__Exercise prompt__
Reproduce the first line and every line after it, exactly, through the one containing "const PHOTO_MIDDLE = [476.5, 507];". Leave out the rest.

__Information shown__
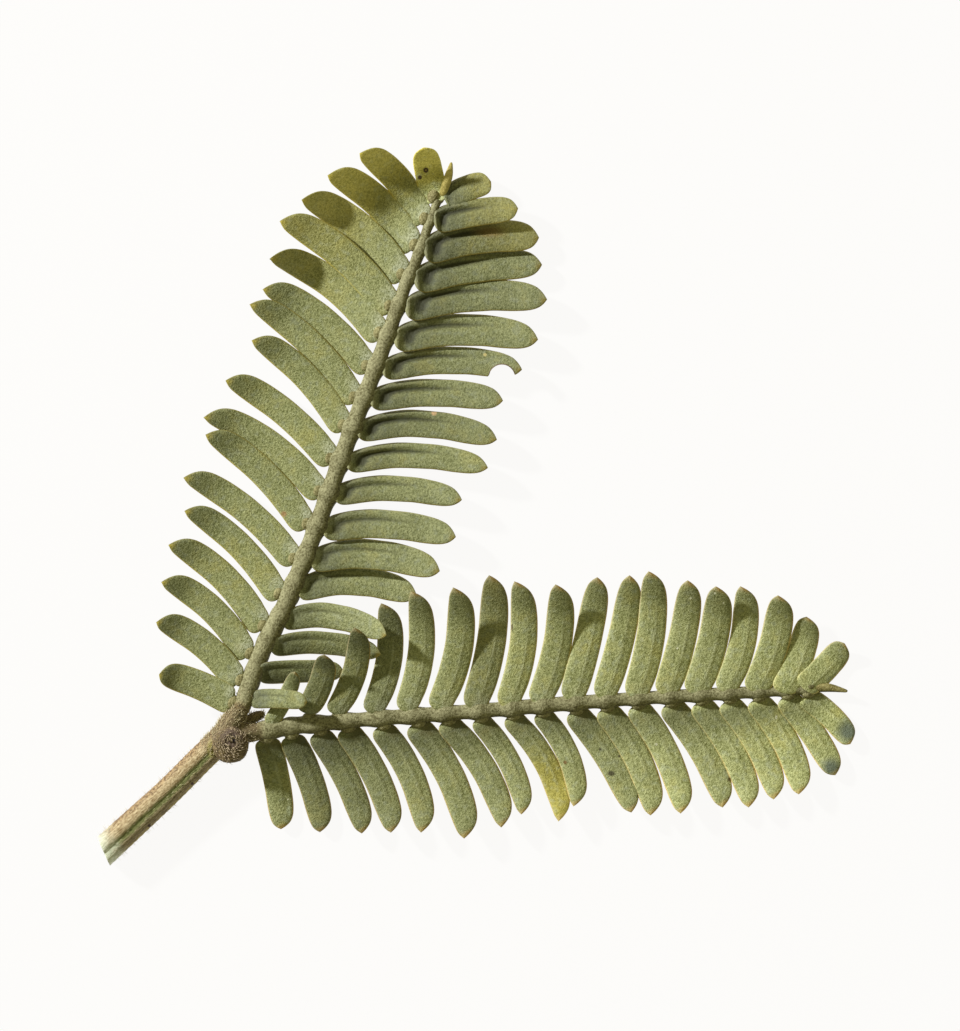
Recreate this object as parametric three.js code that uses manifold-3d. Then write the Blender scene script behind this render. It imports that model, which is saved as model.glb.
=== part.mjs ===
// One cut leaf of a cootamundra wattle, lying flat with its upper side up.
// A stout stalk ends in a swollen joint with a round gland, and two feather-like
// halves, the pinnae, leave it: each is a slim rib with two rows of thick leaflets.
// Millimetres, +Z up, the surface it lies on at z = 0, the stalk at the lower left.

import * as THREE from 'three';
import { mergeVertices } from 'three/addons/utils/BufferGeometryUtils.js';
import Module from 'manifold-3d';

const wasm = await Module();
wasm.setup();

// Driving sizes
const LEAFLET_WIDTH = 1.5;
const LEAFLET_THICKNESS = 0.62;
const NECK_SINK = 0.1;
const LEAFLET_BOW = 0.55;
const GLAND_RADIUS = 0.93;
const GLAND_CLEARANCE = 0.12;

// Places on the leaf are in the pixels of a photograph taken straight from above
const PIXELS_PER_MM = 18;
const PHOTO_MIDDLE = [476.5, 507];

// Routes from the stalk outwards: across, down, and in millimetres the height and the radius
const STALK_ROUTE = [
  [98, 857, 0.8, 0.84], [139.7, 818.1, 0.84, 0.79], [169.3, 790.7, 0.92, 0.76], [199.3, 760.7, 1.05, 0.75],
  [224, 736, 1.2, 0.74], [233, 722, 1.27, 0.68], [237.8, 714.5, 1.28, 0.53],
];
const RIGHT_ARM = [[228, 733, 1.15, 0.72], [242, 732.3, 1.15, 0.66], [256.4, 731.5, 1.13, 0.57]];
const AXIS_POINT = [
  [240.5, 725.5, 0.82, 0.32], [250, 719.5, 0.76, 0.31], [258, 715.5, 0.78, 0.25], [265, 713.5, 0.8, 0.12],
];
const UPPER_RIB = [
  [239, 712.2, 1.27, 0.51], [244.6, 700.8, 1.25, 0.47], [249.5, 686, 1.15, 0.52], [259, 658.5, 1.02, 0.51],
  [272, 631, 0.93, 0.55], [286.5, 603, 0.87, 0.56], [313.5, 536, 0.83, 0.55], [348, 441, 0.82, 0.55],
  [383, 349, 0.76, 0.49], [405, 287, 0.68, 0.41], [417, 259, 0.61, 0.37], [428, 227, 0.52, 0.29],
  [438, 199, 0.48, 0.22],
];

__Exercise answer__
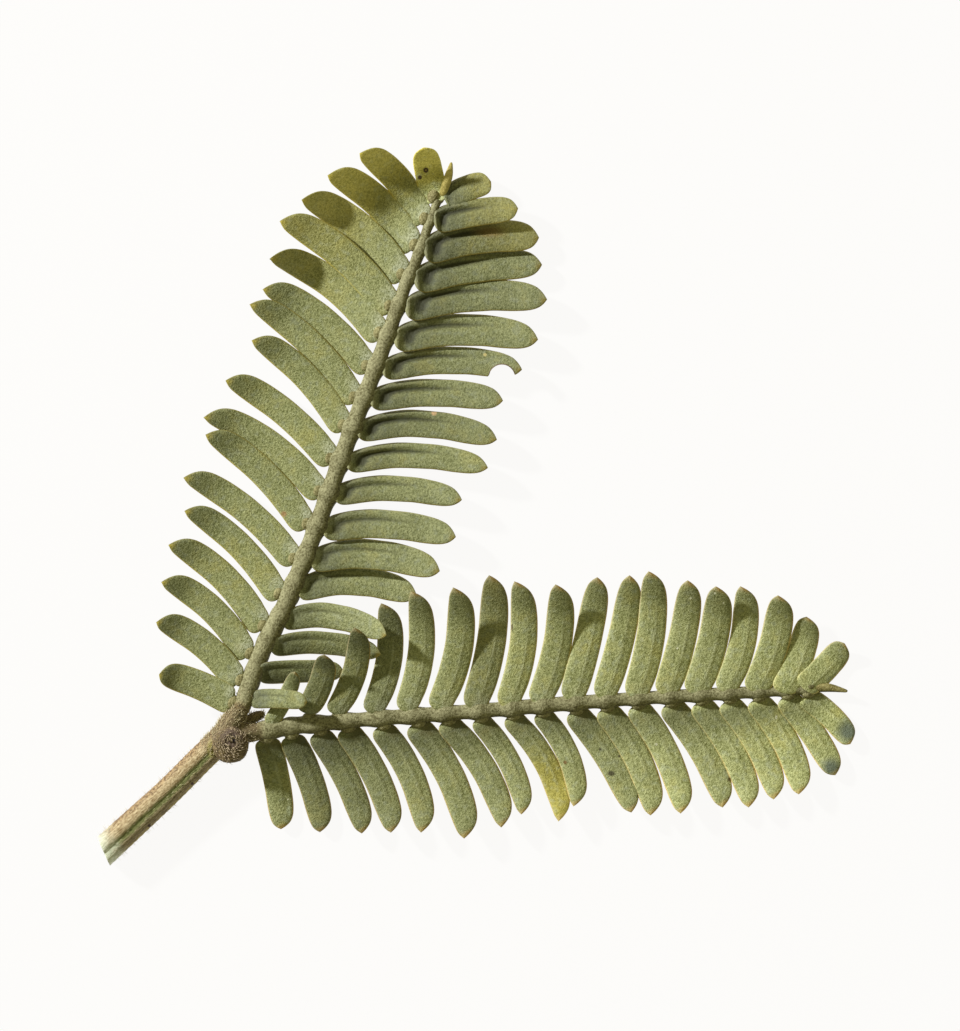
Recreate this object as parametric three.js code that uses manifold-3d. Then write the Blender scene script behind this render. It imports that model, which is saved as model.glb.
=== part.mjs ===
// One cut leaf of a cootamundra wattle, lying flat with its upper side up.
// A stout stalk ends in a swollen joint with a round gland, and two feather-like
// halves, the pinnae, leave it: each is a slim rib with two rows of thick leaflets.
// Millimetres, +Z up, the surface it lies on at z = 0, the stalk at the lower left.

import * as THREE from 'three';
import { mergeVertices } from 'three/addons/utils/BufferGeometryUtils.js';
import Module from 'manifold-3d';

const wasm = await Module();
wasm.setup();

// Driving sizes
const LEAFLET_WIDTH = 1.5;
const LEAFLET_THICKNESS = 0.62;
const NECK_SINK = 0.1;
const LEAFLET_BOW = 0.55;
const GLAND_RADIUS = 0.93;
const GLAND_CLEARANCE = 0.12;

// Places on the leaf are in the pixels of a photograph taken straight from above
const PIXELS_PER_MM = 18;
const PHOTO_MIDDLE = [476.5, 507];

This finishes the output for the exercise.